Unbelievable, isn’t it? There is something distinctly cruel about it. However, the owners of the roof, who decided to build an entire new floor above us (we live on the top floor) say that there’s no way around it. What’s worse is that they have no inclination to warn anyone. We find out when we get cold.
The heat was turned off last Friday. Eager to warm myself up, I decided to take a walk, and shoot some pictures of falling snow. One block way. I found the dog above, relieving himself in front of these election posters, urging Milanese to vote for the Lega Nord, Italy’s leading anti-immigrant party.
The Money Channel
Self-explanatory. Watching TV in Rome, January 31st.
Out of the Ghetto
The February edition of Pagine Ebraiche is now out. Pictured above is an author interview, centered around the publication of Israel vs. Utopia. The title is “From the Venice Ghetto to Rishon Le Zion”, in reference to my family’s greater path of migration to Ottoman Palestine. It’s the first of two pieces of Italian press on the book, the second of which is forthcoming next month.

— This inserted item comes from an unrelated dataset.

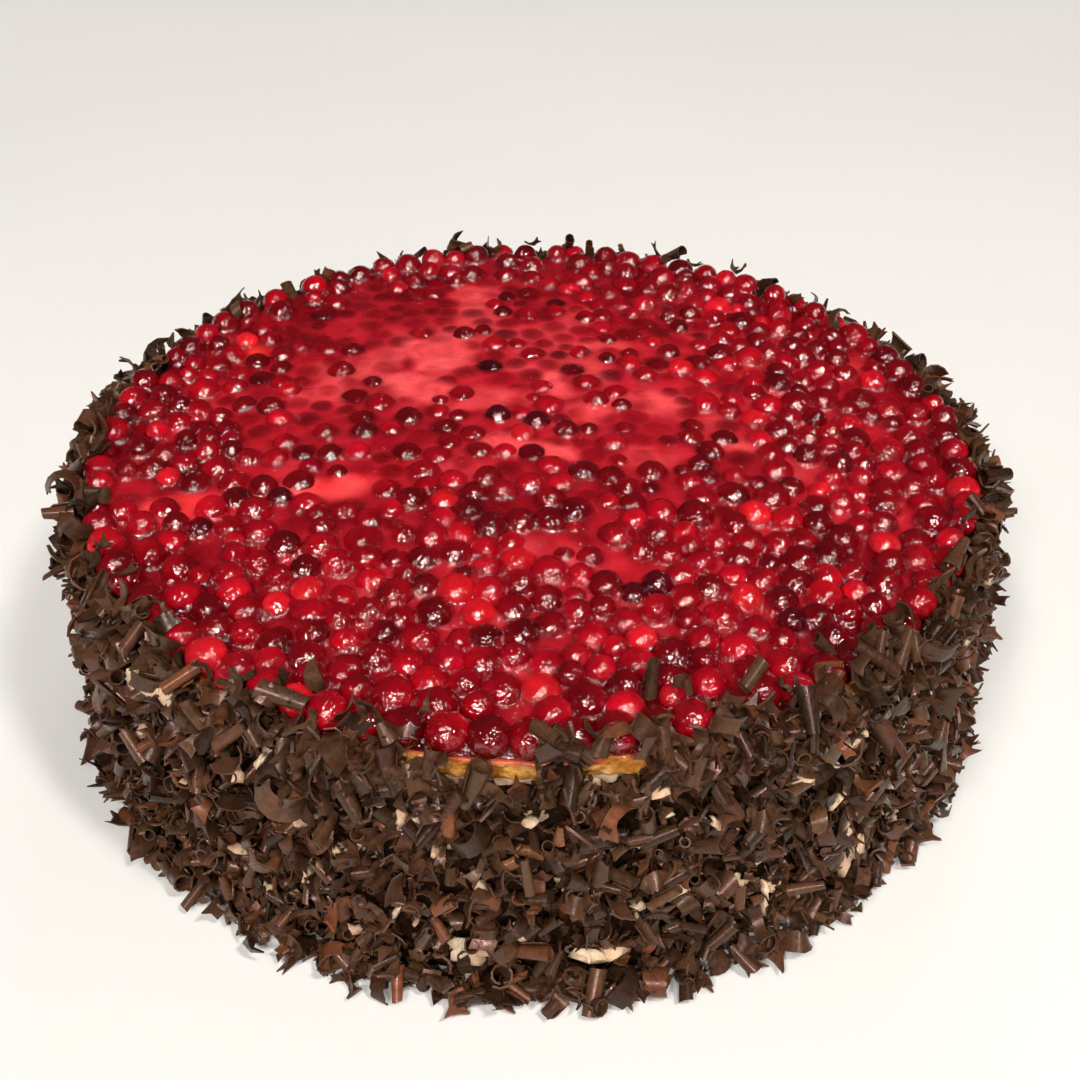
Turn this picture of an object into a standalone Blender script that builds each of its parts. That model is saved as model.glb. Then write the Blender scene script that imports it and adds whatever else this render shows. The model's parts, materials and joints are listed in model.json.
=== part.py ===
"""Round sour cream cake, uncut, with a berry and jelly top and a coat of dark chocolate curls.

Four solids, stacked and nested about the vertical axis, in metres, +Z up:
  cake_body       the cream-covered cake, one turned solid that stands on its flat base
  sponge_layer    the golden top sponge, a disc that runs through the whole cake
  berry_topping   the layer of small round berries set in jelly, out to its uneven top
  chocolate_coat  the ring of chocolate curls round the side, out to its uneven outline

The origin is the centre of the base, on the surface that the cake stands on.
"""

import math

import bmesh
import bpy
import numpy as np
from mathutils import Vector, geometry

# ---------------------------------------------------------------- driving sizes
GAP = 0.0003  # clearance between solids that touch

BODY_RADIUS = 0.1195  # cream-covered body, under the chocolate
BODY_HEIGHT = 0.0640
BODY_EDGE = 0.0030  # rounding of the body's upper edge
BODY_FOOT = 0.0015  # rounding where the cream meets the base

SPONGE_RADIUS = 0.1192
SPONGE_THICKNESS = 0.0059
SPONGE_BULGE = 0.0004  # the cut side of the sponge swells a little between its faces

TOPPING_RADIUS = 0.1186  # edge of the jelly
TOPPING_EDGE = 0.0026  # thickness of the topping at its edge, up to the jelly's brim
JELLY_MIDDLE = 0.0058  # jelly level above the sponge, at the middle
JELLY_RIM = 0.0042  # and near the rim, where it sinks between the berries

BERRY_RADIUS = 0.0040  # usual radius of a berry
BERRY_SPREAD = 0.0007  # how much the radius varies
BERRY_PITCH = 0.0094  # distance between neighbouring berries
BERRY_RISE_MIDDLE = 0.0017  # how far a berry's top stands above the jelly, middle
BERRY_RISE_RIM = 0.0044  # and near the rim

COAT_INNER = BODY_RADIUS + GAP
COAT_OUTER = 0.1276  # mean outline of the chocolate curls, half way up
COAT_LIP = 0.1238  # and near the top, where they lean in to the berries
COAT_TOP = 0.0722  # mean height of the coat's ragged upper edge
COAT_FOOT_OUTER = 0.1316  # curls heaped round the foot
COAT_FOOT_HEIGHT = 0.0080
CURL_RELIEF = 0.0018  # how far the curls make the outline wander
CURL_PITCH = 0.0074  # distance between neighbouring bumps of that outline

TURN_STEPS = 72
SEED = 26


# ---------------------------------------------------------------- helpers
def clear_scene():
    for obj in list(bpy.data.objects):
        bpy.data.objects.remove(obj, do_unlink=True)


def food_material(name, colour, roughness):
    material = bpy.data.materials.new(name)
    material.use_nodes = True
    shader = material.node_tree.nodes["Principled BSDF"]
    shader.inputs["Base Color"].default_value = (*colour, 1.0)
    shader.inputs["Roughness"].default_value = roughness
    shader.inputs["Metallic"].default_value = 0.0
    return material


def new_object(name, mesh, collection, material):
    obj = bpy.data.objects.new(name, mesh)
    collection.objects.link(obj)
    mesh.materials.append(material)
    return obj


def shade(mesh, degrees=35.0):
    mesh.shade_smooth()
    mesh.set_sharp_from_angle(angle=math.radians(degrees))


def corner(centre_r, centre_z, radius, start, end, count):
    """Points (r, z) along an arc of a turned profile, between two angles in degrees."""
    return [
        (
            centre_r + radius * math.cos(math.radians(start + (end - start) * i / count)),
            centre_z + radius * math.sin(math.radians(start + (end - start) * i / count)),
        )
        for i in range(count + 1)
    ]


def turned(name, profile, collection, material, steps=TURN_STEPS):
    """A solid of revolution: the profile runs from the axis at the top, down the outer side, to the axis at the base."""
    mesh = bpy.data.meshes.new(name)
    verts = [(r, 0.0, z) for r, z in profile]
    mesh.from_pydata(verts, [(i, i + 1) for i in range(len(verts) - 1)], [])
    obj = new_object(name, mesh, collection, material)
    screw = obj.modifiers.new("turn", "SCREW")
    screw.axis = "Z"
    screw.angle = math.tau
    screw.steps = steps
    screw.render_steps = steps
    screw.use_merge_vertices = True
    screw.merge_threshold = 0.00001
    screw.use_smooth_shade = True
    return obj


# ---------------------------------------------------------------- berries
def berry_layout(rng):
    """Berry centres (x, y) and radii: a hexagonal packing, jittered and then eased apart so that no two crowd each other."""
    reach = TOPPING_RADIUS - BERRY_RADIUS
    rows = int(reach / (BERRY_PITCH * math.sqrt(3) / 2)) + 1
    columns = int(reach / BERRY_PITCH) + 2
    points = []
    for row in range(-rows, rows + 1):
        for column in range(-columns, columns + 1):
            x = (column + 0.5 * (row % 2)) * BERRY_PITCH
            y = row * BERRY_PITCH * math.sqrt(3) / 2
            x += rng.uniform(-0.30, 0.30) * BERRY_PITCH
            y += rng.uniform(-0.30, 0.30) * BERRY_PITCH
            if math.hypot(x, y) < reach:
                points.append((x, y))
    points = np.array(points)
    radii = np.clip(
        rng.normal(BERRY_RADIUS, BERRY_SPREAD, len(points)),
        BERRY_RADIUS - 1.6 * BERRY_SPREAD,
        BERRY_RADIUS + 1.6 * BERRY_SPREAD,
    )
    for _ in range(12):
        apart = points[:, None] - points[None]
        distance = np.linalg.norm(apart, axis=2) + 1e-9
        wanted = 0.98 * (radii[:, None] + radii[None])
        push = np.clip(wanted - distance, 0, None) * (distance < 0.02)
        np.fill_diagonal(push, 0)
        points = points + 0.25 * (apart / distance[..., None] * push[..., None]).sum(1)
        out = np.linalg.norm(points, axis=1)
        points *= np.minimum(1, reach / np.maximum(out, 1e-9))[:, None]
    return points, radii


def jelly_level(r):
    """Height of the jelly above the sponge at a distance r from the axis."""
    share = min(1.0, r / TOPPING_RADIUS)
    return JELLY_MIDDLE + (JELLY_RIM - JELLY_MIDDLE) * share**3


def berry_rise(r):
    """How far a berry stands out of the jelly at a distance r from the axis."""
    share = min(1.0, r / TOPPING_RADIUS)
    return BERRY_RISE_MIDDLE + (BERRY_RISE_RIM - BERRY_RISE_MIDDLE) * share**2.5


def berry_topping(base, collection, material):
    """The berries in jelly as one solid: a crown of bumps, one for each berry, over a flat underside."""
    rng = np.random.default_rng(SEED)
    points, _ = berry_layout(rng)
    lift = rng.uniform(-0.6, 0.6, len(points))
    rim_count = 108
    rim = [
        (
            TOPPING_RADIUS * math.cos(math.tau * i / rim_count),
            TOPPING_RADIUS * math.sin(math.tau * i / rim_count),
        )
        for i in range(rim_count)
    ]
    inside = [
        (x, y) for x, y in points if math.hypot(x, y) < TOPPING_RADIUS - 0.5 * BERRY_RADIUS
    ]
    flat = [Vector(p) for p in rim + inside]
    edges = [(i, (i + 1) % rim_count) for i in range(rim_count)]
    verts, _, faces, *_ = geometry.delaunay_2d_cdt(flat, edges, [], 1, 1e-6)

    build = bmesh.new()
    made = []
    for i, v in enumerate(verts):
        r = v.length
        z = base + TOPPING_EDGE
        if r < TOPPING_RADIUS - 1e-5:
            z = base + jelly_level(r) + berry_rise(r) * (1 + 0.35 * lift[i % len(lift)])
        made.append(build.verts.new((v.x, v.y, z)))
    for face in faces:
        build.faces.new([made[i] for i in face])
    tops = {(round(v.co.x, 7), round(v.co.y, 7)) for v in build.verts}
    inner_edges = [e for e in build.edges if len(e.link_faces) == 2]
    bmesh.ops.subdivide_edges(build, edges=inner_edges, cuts=1, use_grid_fill=True)
    for v in build.verts:
        if (round(v.co.x, 7), round(v.co.y, 7)) in tops:
            continue
        r = math.hypot(v.co.x, v.co.y)
        saddle = jelly_level(r) + 0.30 * berry_rise(r)
        near_edge = r > TOPPING_RADIUS - 0.7 * BERRY_PITCH
        v.co.z = base + (0.5 * (saddle + TOPPING_EDGE) if near_edge else saddle)

    brim = [e for e in build.edges if e.is_boundary]
    wall = bmesh.ops.extrude_edge_only(build, edges=brim)["geom"]
    for v in (g for g in wall if isinstance(g, bmesh.types.BMVert)):
        v.co.z = base
    bmesh.ops.holes_fill(build, edges=[e for e in build.edges if e.is_boundary], sides=0)
    bmesh.ops.triangulate(build, faces=build.faces[:])
    bmesh.ops.recalc_face_normals(build, faces=build.faces[:])
    mesh = bpy.data.meshes.new("berry_topping")
    build.to_mesh(mesh)
    build.free()
    return new_object("berry_topping", mesh, collection, material)


# ---------------------------------------------------------------- chocolate
def coat_outline(z):
    """Mean outer radius of the curls at a height z: fullest half way up, leaning in to the berries at the top."""
    middle = 0.5 * COAT_TOP
    if z < middle:
        return COAT_OUTER - 0.0008 * (1 - z / middle) ** 2
    share = (z - middle) / (COAT_TOP - middle)
    return COAT_OUTER + (COAT_LIP - COAT_OUTER) * share**2.2


def coat_profile():
    """The coat's cross-section (r, z), once round: up the outer side, over the ragged top and down the inner side."""
    rows = max(4, round((COAT_TOP - COAT_FOOT_HEIGHT) / CURL_PITCH))
    outer = [(COAT_FOOT_OUTER, 0.0), (COAT_FOOT_OUTER - 0.0010, 0.45 * COAT_FOOT_HEIGHT)]
    for i in range(rows):
        z = COAT_FOOT_HEIGHT + (COAT_TOP - COAT_FOOT_HEIGHT - 0.0025) * i / (rows - 1)
        outer.append((coat_outline(z), z))
    top = [(0.5 * (COAT_LIP + COAT_INNER), COAT_TOP)]
    inner = [(COAT_INNER, COAT_TOP - 0.0030), (COAT_INNER, 0.0)]
    foot = [(0.5 * (COAT_INNER + COAT_FOOT_OUTER), 0.0)]
    return outer + top + inner + foot


def chocolate_coat(collection, material):
    """The curls as one ring: the profile is spun round the axis, and the spun outline then wanders as the curls do."""
    rng = np.random.default_rng(SEED + 1)
    steps = int(math.tau * COAT_OUTER / CURL_PITCH / 4) * 4
    profile = coat_profile()
    build = bmesh.new()
    ring = [build.verts.new((r, 0.0, z)) for r, z in profile]
    for i in range(len(ring)):
        build.edges.new((ring[i], ring[(i + 1) % len(ring)]))
    bmesh.ops.spin(
        build,
        geom=build.verts[:] + build.edges[:],
        axis=(0, 0, 1),
        cent=(0, 0, 0),
        dvec=(0, 0, 0),
        angle=math.tau,
        steps=steps,
        use_merge=True,
    )
    bmesh.ops.remove_doubles(build, verts=build.verts[:], dist=1e-6)
    half = 0.5 * math.tau / steps
    for v in build.verts:
        r, angle, z = math.hypot(v.co.x, v.co.y), math.atan2(v.co.y, v.co.x), v.co.z
        out, turn, up = rng.uniform(-1, 1, 3)
        if r < COAT_INNER + 0.0005:
            continue
        shown = min(1.0, (r - COAT_INNER) / (COAT_OUTER - COAT_INNER))
        on_floor = z < 1e-6
        r += CURL_RELIEF * out * shown
        if not on_floor:
            angle += 0.60 * half * turn
            z += 0.0018 * up
        v.co = (r * math.cos(angle), r * math.sin(angle), z)
    reach = max(max(abs(v.co.x), abs(v.co.y)) for v in build.verts)
    for axis in (Vector((1, 0, 0)), Vector((-1, 0, 0)), Vector((0, 1, 0)), Vector((0, -1, 0))):
        tip = max(build.verts, key=lambda v, a=axis: v.co.dot(a))
        tip.co += axis * (reach - tip.co.dot(axis))
    bmesh.ops.triangulate(build, faces=build.faces[:])
    bmesh.ops.recalc_face_normals(build, faces=build.faces[:])
    mesh = bpy.data.meshes.new("chocolate_coat")
    build.to_mesh(mesh)
    build.free()
    return new_object("chocolate_coat", mesh, collection, material)


# ---------------------------------------------------------------- the cake
def main():
    clear_scene()
    cake = bpy.data.collections.new("sour_cream_cake")
    bpy.context.scene.collection.children.link(cake)

    cream = food_material("cream", (0.90, 0.80, 0.62), 0.45)
    sponge = food_material("sponge", (0.72, 0.42, 0.14), 0.70)
    berries = food_material("berries", (0.42, 0.010, 0.020), 0.15)
    chocolate = food_material("chocolate", (0.055, 0.026, 0.016), 0.45)

    body = [(0.0, BODY_HEIGHT)]
    body += corner(BODY_RADIUS - BODY_EDGE, BODY_HEIGHT - BODY_EDGE, BODY_EDGE, 90, 0, 3)
    body += [(BODY_RADIUS, 0.5 * BODY_HEIGHT)]
    body += corner(BODY_RADIUS - BODY_FOOT, BODY_FOOT, BODY_FOOT, 0, -90, 2)
    body += [(0.0, 0.0)]
    turned("cake_body", body, cake, cream)

    low = BODY_HEIGHT + GAP
    high = low + SPONGE_THICKNESS
    disc = [
        (0.0, high),
        (SPONGE_RADIUS - 0.0012, high),
        (SPONGE_RADIUS, high - 0.0012),
        (SPONGE_RADIUS + SPONGE_BULGE * 0.6, 0.5 * (low + high)),
        (SPONGE_RADIUS, low + 0.0012),
        (SPONGE_RADIUS - 0.0012, low),
        (0.0, low),
    ]
    turned("sponge_layer", disc, cake, sponge)

    shade(berry_topping(high + GAP, cake, berries).data, 40)
    shade(chocolate_coat(cake, chocolate).data, 25)


main()
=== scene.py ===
"""Looks of the sour cream cake: berries in milky red jelly, golden sponge, cream, and a side of dark chocolate curls."""

import json
import math

import bpy
import numpy as np
from mathutils import Matrix, Vector, geometry

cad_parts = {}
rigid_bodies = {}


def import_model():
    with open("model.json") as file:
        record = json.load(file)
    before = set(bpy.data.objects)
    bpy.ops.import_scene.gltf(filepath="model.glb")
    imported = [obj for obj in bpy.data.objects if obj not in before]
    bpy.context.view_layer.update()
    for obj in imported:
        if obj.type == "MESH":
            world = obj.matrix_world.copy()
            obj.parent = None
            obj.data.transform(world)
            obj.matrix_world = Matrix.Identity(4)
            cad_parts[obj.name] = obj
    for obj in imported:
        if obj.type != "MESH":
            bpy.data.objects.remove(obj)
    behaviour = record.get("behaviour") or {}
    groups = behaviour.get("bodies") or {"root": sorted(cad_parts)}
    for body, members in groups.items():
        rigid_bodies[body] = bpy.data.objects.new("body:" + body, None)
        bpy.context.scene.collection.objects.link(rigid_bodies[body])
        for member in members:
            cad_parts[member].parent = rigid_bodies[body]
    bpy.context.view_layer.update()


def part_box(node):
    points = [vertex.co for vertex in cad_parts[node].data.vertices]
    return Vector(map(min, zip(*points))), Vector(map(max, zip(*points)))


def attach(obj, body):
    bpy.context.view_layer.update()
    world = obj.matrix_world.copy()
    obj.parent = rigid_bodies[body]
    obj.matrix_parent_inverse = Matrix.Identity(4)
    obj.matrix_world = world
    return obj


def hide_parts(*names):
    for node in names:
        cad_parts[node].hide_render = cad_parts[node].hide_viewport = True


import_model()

TAU = 2 * math.pi
SEED = 26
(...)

There are a couple of errors in the profile, but they’ve since been corrected. It’s an otherwise terrific piece, which, most importantly, gave a certain member of my family, extremely self-conscious of our Italian heritage, an enormous amount of pleasure to read. Granted, his Italian is about as rotten as mine, but still good enough to get the gist of an 850 + word newspaper article.
Beware of Phoneys
The Italian army assists the police and undocumented foreign workers in rooting out unauthorized Prada imitations from China. Corso Buenos Aires, Milan.